(Work instructions): What is needed is an exact copy of the lines from the one containing "make_drum_shells()" to the one containing "cad_parts[node].hide_render = cad_parts[node].hide_viewport", both lines included, and no other lines.

Dataset excerpt start

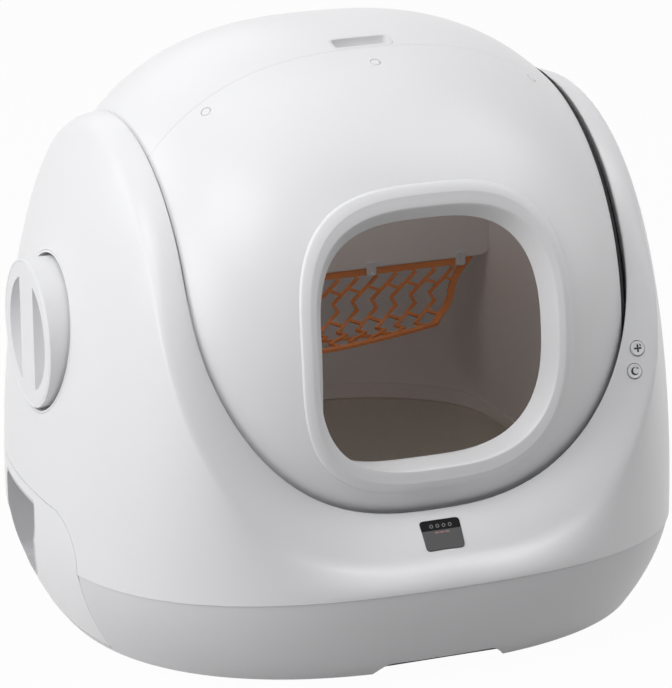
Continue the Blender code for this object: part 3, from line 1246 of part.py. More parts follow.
def make_bag_ring(left):
    """A flat frame just under the tub's mouth, which holds a bag's rim."""
    lip = tub_lip(TUB_WALL)
    run = (TUB_REAR_TOP - lip).length
    wall = TUB_WALL + FIT_GAP
    right = TUB_RIGHT_X - wall
    low = -RING_HEIGHT - RING_DROP
    ring = block("bag_ring", (left, RING_BAR / 3, low), (right, run, -RING_DROP))
    opening = block("bag_ring_opening", (-right + RING_BAR * 2, RING_BAR * 2, low - OVERRUN),
                    (right - RING_BAR, run - RING_BAR * 2, OVERRUN))
    turn = Matrix(((1.0, 0.0, 0.0), (0.0, MOUTH_RUN.x, MOUTH_OUT.x), (0.0, MOUTH_RUN.y, MOUTH_OUT.y))).to_4x4()
    for piece in (ring, opening):
        piece.data.transform(Matrix.Translation((0.0, lip.x, lip.y)) @ turn)
    cut(ring, opening)
    space = prism("ring_space", tub_outline(wall, True), "YZ", left, right)
    keep(ring, keep(space, body_core("ring_core", DRAWER_SKIN + wall + FIT_GAP * 2)))
    return paint(ring, DARK_GREY, 0.5)


def make_rear_cover():
    cover = prism("rear_cover", cover_outline(0.0), "XZ", 0.0, BODY_REAR + OVERRUN)
    keep(cover, body_core("cover_outer_core", 0.0))
    cut(cover, body_core("cover_inner_core", BODY_WALL))
    board_y = CONTROL_BOARD_Y + BOARD_THICKNESS + FIT_GAP
    post_z = (CONTROL_LOW_Z + CONTROL_TOP_Z) / 2
    for name, side in (("left", -1), ("right", 1)):
        place = (side * (CONTROL_HALF_WIDTH - COVER_POST_RADIUS * 2), board_y, post_z)
        add(cover, cylinder("cover_post_" + name, COVER_POST_RADIUS, 0.0, BODY_REAR - board_y - COVER_CORNER,
                            place, (0.0, 1.0, 0.0), 16))
    jack_place = (JACK_X, BODY_REAR, JACK_Z)
    cut(cover, cylinder("jack_hole", JACK_RADIUS + FIT_GAP, -OVERRUN * 3, OVERRUN, jack_place, (0.0, 1.0, 0.0), 24))
    paint(cover, WHITE, 0.4)
    board = block("control_board", (-CONTROL_HALF_WIDTH, CONTROL_BOARD_Y, CONTROL_LOW_Z),
                  (CONTROL_HALF_WIDTH, CONTROL_BOARD_Y + BOARD_THICKNESS, CONTROL_TOP_Z))
    paint(board, GREEN, 0.6)
    jack = cylinder("power_jack", JACK_RADIUS, -JACK_LENGTH * 2, OVERRUN, jack_place, (0.0, 1.0, 0.0), 24)
    keep(jack, body_core("jack_core", FIT_GAP))
    cut(jack, cylinder("jack_bore", JACK_BORE, -JACK_LENGTH, OVERRUN * 2, jack_place, (0.0, 1.0, 0.0), 16))
    return paint(jack, BLACK, 0.4)


clear_scene()
FRAME = bpy.data.objects.new("drum_axis", None)
FRAME.location = AXIS_POINT
bpy.context.collection.objects.link(FRAME)

make_drum_shells()
make_bezel()
make_handle_cup()
make_end_caps()
make_gears()
make_motor()
make_divider()
make_sieve()
make_liner()
make_cradle()
make_skirt()
make_base_plate()
make_basin()
make_arm_panels()
make_knob()
make_knob_well()
make_drawer_front()
make_tub()
make_rear_cover()
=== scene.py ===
import bpy
import bmesh
import json
import math
from mathutils import Matrix, Vector
from mathutils.geometry import delaunay_2d_cdt


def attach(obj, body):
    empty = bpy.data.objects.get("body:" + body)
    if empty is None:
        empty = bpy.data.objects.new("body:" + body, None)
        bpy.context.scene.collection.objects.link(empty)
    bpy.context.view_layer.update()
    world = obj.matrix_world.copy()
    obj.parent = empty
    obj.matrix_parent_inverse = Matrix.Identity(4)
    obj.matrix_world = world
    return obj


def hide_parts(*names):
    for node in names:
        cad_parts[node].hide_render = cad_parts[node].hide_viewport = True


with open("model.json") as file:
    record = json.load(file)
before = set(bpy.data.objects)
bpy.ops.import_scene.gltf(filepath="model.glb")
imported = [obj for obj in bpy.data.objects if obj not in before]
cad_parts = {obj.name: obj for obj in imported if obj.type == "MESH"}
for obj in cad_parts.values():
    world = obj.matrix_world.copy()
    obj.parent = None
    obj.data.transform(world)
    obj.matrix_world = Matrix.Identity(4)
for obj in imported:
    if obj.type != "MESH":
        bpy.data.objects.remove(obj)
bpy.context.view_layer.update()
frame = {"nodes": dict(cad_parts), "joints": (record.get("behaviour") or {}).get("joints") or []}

MM = 0.001

# Shapes are made in the drum's frame, zero at the drum's centre and X along its axis, in metres
DRUM_TURN = next(j for j in frame["joints"] if j["name"] == "drum_turn")
AXIS_POINT = Vector(DRUM_TURN["pos_m"])
X_AXIS = Vector((1.0, 0.0, 0.0))
Z_AXIS = Vector((0.0, 0.0, 1.0))

# Drum
DRUM_RADIUS = 250.0 * MM
DRUM_REACH = 252.4 * MM
DRUM_ROUND_POWER = 2.24
DRUM_SIDE_POWER = 2.53
DRUM_HALF_LENGTH = 187.0 * MM
DRUM_WALL = 3.0 * MM
SHELL_SEAM_Y = -76.0 * MM
SEAM_GAP = 0.4 * MM
SEAM_LINE = 0.24 * MM
DRUM_SEGMENTS = 192
DRUM_STEPS = 44

# Entrance
ENTRANCE_TILT = math.radians(6.0)
ENTRANCE_POWER = 3.0
BEZEL_HALF_WIDTH = 121.0 * MM
BEZEL_HALF_HEIGHT = 129.0 * MM
BEZEL_SEAT = 0.7 * MM
THROAT_HALF_WIDTH = 98.0 * MM
THROAT_HALF_HEIGHT = 100.3 * MM
THROAT_SINK = 1.9 * MM
THROAT_DEPTH = 20.0 * MM
THROAT_CORNER_POWER = 5.0
COLLAR_INSET = 9.0 * MM
BEZEL_SEGMENTS = 160
BEZEL_SMOOTH_ANGLE = 50.0
SIEVE_SMOOTH_ANGLE = 30.0
LINING_SMOOTH_ANGLE = 60.0
THROAT_STEPS = 6
# The collar's face, ring by ring, in mm: in from its sides, in from its top, and off the drum
BEZEL_FACE = (
    (0.0, 0.0, BEZEL_SEAT / MM), (0.0, 0.0, 1.5), (0.35, 0.35, 2.3), (0.9, 0.9, 2.8), (1.5, 1.5, 3.0),
    (4.5, 4.6, 3.0), (7.6, 8.1, 2.75), (8.0, 8.6, 2.65), (8.4, 9.0, 2.45), (10.8, 13.6, 0.85),
    (13.0, 17.8, -0.75), (13.4, 18.4, -1.05), (13.7, 18.9, -1.45),
)
# How the throat's end flares, in mm: outwards, and along its depth
THROAT_END = ((0.3, -0.5), (1.2, -1.0), (2.6, -0.5))

# Handle recess and plugs
HANDLE_WIDTH = 54.0 * MM
HANDLE_LENGTH = 18.0 * MM
HANDLE_DEPTH = 13.0 * MM
HANDLE_WALL = 1.6 * MM
HANDLE_CORNER = 5.0 * MM
HANDLE_SHELF_DEPTH = 2.4 * MM
HANDLE_SLOT_LENGTH = 6.5 * MM
HANDLE_SLOT_CORNER = HANDLE_SLOT_LENGTH / 2.2
HANDLE_SCREW_RADIUS = 1.3 * MM
HANDLE_SCREW_SEGMENTS = 24
HANDLE_SCREW_LOW = -0.2 * MM
HANDLE_SCREW_HIGH = 0.15 * MM
HANDLE_SCREW_X_SHARE = 0.27
HANDLE_SCREW_Y_SHARE = 0.62
PLUG_RADIUS = 4.0 * MM
PLUG_SEAT_GAP = 0.5 * MM
PLUG_THICKNESS = 1.8 * MM
PLUG_EDGE = 0.6 * MM
PLUG_SEGMENTS = 40
PLUG_BEFORE_SEAM = 12.0 * MM
MIDDLE_PLUG_BEFORE_SEAM = 21.5 * MM
PLUG_SIDE_X = 148.0 * MM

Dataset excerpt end

(Complete response):
make_drum_shells()
make_bezel()
make_handle_cup()
make_end_caps()
make_gears()
make_motor()
make_divider()
make_sieve()
make_liner()
make_cradle()
make_skirt()
make_base_plate()
make_basin()
make_arm_panels()
make_knob()
make_knob_well()
make_drawer_front()
make_tub()
make_rear_cover()
=== scene.py ===
import bpy
import bmesh
import json
import math
from mathutils import Matrix, Vector
from mathutils.geometry import delaunay_2d_cdt


def attach(obj, body):
    empty = bpy.data.objects.get("body:" + body)
    if empty is None:
        empty = bpy.data.objects.new("body:" + body, None)
        bpy.context.scene.collection.objects.link(empty)
    bpy.context.view_layer.update()
    world = obj.matrix_world.copy()
    obj.parent = empty
    obj.matrix_parent_inverse = Matrix.Identity(4)
    obj.matrix_world = world
    return obj


def hide_parts(*names):
    for node in names:
        cad_parts[node].hide_render = cad_parts[node].hide_viewport = True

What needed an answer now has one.